October 3, 1885 – On this date the Chicago Daily Tribune reports on a letter that the Chief Librarian of the city has sent to the Chairman of the Council Committee on Buildings.  The letter provides detail about the location of the city’s first library, housed in a converted water tank on Dearborn Street, just east of today's Rookery Building.  Mr.
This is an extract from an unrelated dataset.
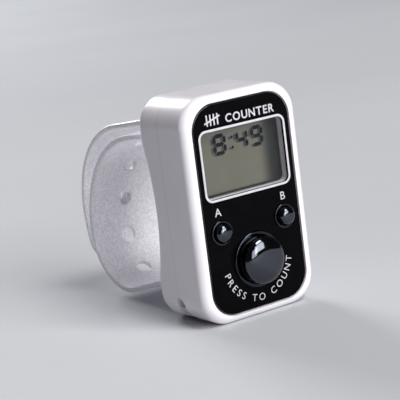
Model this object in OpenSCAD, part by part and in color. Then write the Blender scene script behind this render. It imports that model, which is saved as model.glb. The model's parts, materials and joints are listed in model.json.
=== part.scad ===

Poole, the librarian, urges the temporary removal of the library to the new City Hall, just up the street on Washington Boulevard, citing the grave risk of the city’s entire collection of books being destroyed by fire.  The present location of the library is "overcrowded already, many valuable books being in consequence stored in out-of-the-way corners for want of a place to put them.”  The library has four floors and no elevator.  On the fourth floor is a newspaper reading room of 3,292 square feet, a periodical reading room with 2,307 square feet, and a room for patent books and documents continuing 2,503 square feet.  The floor below contains the main collection in 16,324 square feet of space.  Since the collection of the library is increasing by 10,000 volumes a year and the threat of fire can not be ignored in a city that burned to the ground just 14 years earlier, Librarian Poole is a bit distressed that he has not received an answer from Alderman Mahony, to whom he had directed the letter.  The book room of the "water tank library" can be seen in the engraving above.